▸ **Exercise requirements**
Whenever a line below holds the word "rearWraps", copy that line.

▸ **Material**
= = = = = = =

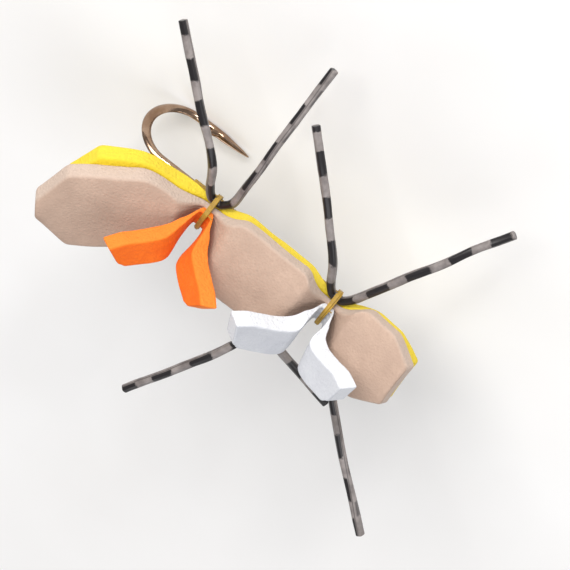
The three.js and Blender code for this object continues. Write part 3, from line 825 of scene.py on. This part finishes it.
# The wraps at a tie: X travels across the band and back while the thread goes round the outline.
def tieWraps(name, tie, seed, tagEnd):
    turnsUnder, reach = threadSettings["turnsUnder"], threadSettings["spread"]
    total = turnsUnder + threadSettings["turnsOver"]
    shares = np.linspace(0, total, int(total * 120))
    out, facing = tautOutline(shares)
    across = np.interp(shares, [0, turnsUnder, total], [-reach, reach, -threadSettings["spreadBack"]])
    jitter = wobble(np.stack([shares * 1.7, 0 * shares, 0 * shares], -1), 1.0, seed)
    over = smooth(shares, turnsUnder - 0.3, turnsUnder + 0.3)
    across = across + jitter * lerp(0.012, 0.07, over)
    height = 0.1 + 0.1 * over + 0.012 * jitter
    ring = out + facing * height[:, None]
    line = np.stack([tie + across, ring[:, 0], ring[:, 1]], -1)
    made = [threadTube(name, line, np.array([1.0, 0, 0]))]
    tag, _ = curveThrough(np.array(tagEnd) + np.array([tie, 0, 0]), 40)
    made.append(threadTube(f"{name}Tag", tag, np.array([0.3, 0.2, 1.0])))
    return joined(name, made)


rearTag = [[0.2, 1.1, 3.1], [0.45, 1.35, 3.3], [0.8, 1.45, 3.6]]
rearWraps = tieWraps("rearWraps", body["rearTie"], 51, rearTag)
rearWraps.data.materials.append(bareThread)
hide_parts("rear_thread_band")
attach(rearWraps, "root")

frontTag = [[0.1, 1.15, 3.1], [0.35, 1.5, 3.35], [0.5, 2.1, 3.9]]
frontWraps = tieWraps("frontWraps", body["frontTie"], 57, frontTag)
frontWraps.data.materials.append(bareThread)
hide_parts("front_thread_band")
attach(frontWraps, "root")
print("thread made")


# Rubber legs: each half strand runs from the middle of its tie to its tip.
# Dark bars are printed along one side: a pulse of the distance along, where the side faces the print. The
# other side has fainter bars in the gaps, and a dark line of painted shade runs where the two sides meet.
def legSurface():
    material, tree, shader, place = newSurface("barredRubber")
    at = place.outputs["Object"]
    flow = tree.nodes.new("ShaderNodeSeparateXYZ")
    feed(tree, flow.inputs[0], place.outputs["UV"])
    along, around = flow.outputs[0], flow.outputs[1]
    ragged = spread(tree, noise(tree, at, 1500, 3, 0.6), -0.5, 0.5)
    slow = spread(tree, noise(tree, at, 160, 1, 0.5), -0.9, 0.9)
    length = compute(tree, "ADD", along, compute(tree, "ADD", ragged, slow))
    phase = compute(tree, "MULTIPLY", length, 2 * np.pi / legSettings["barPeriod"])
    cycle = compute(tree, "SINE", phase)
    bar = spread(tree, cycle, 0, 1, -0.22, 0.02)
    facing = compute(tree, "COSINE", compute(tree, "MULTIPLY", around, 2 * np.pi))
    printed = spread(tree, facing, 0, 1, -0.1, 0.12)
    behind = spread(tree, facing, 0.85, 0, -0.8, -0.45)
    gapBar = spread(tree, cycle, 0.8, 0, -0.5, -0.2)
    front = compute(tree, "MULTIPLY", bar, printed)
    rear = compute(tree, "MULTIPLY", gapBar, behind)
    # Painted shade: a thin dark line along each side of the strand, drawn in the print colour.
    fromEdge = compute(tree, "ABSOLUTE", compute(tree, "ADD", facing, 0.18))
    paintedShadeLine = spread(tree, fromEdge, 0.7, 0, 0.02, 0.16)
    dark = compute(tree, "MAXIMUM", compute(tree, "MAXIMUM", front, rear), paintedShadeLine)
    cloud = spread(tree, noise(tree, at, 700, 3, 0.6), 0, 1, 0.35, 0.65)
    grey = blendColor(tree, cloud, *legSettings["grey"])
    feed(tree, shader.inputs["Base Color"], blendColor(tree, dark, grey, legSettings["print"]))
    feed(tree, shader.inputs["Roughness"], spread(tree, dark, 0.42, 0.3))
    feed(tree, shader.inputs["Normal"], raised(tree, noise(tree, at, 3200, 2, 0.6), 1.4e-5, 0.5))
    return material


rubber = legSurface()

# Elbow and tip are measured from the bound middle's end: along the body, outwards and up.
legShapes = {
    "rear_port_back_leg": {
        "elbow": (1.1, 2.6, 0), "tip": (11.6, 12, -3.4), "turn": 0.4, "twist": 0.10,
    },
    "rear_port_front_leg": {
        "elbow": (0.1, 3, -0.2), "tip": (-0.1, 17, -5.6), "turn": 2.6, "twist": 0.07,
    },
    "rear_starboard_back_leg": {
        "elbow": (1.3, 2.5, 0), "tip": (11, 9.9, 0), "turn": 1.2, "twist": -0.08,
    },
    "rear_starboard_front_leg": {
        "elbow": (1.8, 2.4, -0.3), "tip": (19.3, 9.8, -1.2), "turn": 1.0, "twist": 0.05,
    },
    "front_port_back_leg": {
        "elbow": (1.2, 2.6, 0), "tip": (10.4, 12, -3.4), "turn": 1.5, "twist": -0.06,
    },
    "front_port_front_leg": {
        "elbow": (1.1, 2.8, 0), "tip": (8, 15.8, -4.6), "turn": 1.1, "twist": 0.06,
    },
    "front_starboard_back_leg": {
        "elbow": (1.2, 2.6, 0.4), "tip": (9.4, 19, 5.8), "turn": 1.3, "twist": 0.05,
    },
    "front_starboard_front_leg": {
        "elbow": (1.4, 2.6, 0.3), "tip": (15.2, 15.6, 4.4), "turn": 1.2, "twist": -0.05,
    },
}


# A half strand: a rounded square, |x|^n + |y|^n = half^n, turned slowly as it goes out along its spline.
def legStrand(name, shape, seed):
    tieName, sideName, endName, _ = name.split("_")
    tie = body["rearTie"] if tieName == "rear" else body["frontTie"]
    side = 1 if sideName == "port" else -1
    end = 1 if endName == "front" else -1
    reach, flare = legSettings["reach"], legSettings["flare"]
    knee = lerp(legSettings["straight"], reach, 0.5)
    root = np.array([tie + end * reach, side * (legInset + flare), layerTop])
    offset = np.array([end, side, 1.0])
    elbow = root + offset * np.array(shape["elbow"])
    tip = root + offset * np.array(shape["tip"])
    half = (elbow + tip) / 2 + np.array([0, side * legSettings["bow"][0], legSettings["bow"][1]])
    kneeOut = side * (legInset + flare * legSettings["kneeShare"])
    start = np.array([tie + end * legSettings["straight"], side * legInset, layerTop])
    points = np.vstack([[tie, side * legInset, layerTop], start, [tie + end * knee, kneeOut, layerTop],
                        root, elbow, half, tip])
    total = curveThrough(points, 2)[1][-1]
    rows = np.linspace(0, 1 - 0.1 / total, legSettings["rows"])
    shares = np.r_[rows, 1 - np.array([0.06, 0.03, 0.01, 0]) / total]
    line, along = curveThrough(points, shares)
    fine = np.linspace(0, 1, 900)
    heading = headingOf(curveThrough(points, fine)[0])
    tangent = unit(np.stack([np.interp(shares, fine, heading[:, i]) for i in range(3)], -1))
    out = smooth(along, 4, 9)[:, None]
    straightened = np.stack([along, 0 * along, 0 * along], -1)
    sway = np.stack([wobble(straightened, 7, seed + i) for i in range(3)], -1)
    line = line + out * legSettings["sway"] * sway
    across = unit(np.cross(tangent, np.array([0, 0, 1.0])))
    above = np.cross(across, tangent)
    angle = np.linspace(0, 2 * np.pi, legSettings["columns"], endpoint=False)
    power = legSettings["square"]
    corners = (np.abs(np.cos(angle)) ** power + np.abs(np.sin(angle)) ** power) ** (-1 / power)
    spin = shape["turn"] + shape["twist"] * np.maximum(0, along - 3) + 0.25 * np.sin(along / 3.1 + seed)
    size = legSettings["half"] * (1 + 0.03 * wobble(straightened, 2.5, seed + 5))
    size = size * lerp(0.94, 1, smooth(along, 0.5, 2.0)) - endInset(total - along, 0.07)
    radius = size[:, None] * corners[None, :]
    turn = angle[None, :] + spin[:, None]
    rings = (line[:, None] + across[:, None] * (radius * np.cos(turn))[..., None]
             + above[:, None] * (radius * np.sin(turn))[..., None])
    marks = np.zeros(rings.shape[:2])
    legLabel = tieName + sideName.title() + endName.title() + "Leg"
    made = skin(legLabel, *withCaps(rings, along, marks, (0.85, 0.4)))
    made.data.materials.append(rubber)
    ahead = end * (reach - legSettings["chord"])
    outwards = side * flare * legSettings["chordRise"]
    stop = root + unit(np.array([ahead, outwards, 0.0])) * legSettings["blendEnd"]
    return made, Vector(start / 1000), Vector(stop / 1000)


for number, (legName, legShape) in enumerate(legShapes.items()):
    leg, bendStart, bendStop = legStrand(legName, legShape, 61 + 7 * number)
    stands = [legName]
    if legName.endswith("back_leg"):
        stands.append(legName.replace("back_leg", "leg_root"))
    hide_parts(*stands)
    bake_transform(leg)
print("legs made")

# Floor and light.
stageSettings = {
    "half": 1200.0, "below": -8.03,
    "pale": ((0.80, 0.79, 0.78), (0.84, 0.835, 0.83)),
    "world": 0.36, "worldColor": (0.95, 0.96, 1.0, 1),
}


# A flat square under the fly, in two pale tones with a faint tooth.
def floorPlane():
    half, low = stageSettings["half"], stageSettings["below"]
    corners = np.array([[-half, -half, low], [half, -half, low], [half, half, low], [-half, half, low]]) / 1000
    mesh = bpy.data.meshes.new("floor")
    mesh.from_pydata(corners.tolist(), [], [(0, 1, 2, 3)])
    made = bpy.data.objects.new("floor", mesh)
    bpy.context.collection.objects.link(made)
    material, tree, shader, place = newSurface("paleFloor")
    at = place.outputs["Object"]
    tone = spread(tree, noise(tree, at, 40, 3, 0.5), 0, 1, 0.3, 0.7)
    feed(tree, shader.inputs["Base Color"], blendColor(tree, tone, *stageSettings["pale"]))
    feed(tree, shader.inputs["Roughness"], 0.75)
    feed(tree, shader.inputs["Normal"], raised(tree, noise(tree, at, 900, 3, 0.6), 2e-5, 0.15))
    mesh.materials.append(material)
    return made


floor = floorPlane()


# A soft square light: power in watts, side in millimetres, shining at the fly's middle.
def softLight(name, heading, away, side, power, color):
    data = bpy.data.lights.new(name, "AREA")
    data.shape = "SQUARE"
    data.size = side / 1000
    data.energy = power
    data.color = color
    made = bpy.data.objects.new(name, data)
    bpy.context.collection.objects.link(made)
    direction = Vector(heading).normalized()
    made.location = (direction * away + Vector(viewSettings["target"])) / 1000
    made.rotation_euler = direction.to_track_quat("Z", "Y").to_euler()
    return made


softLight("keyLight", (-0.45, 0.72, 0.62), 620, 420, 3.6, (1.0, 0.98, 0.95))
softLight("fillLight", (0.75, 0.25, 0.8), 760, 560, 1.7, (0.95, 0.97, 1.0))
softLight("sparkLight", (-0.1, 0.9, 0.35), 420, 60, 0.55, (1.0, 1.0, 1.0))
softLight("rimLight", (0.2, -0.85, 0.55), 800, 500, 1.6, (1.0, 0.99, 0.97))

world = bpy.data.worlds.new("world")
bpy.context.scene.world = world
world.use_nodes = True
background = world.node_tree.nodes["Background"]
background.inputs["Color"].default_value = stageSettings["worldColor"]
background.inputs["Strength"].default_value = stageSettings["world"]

= = = = = = =

▸ **Output of the task**
rearWraps = tieWraps("rearWraps", body["rearTie"], 51, rearTag)
rearWraps.data.materials.append(bareThread)
attach(rearWraps, "root")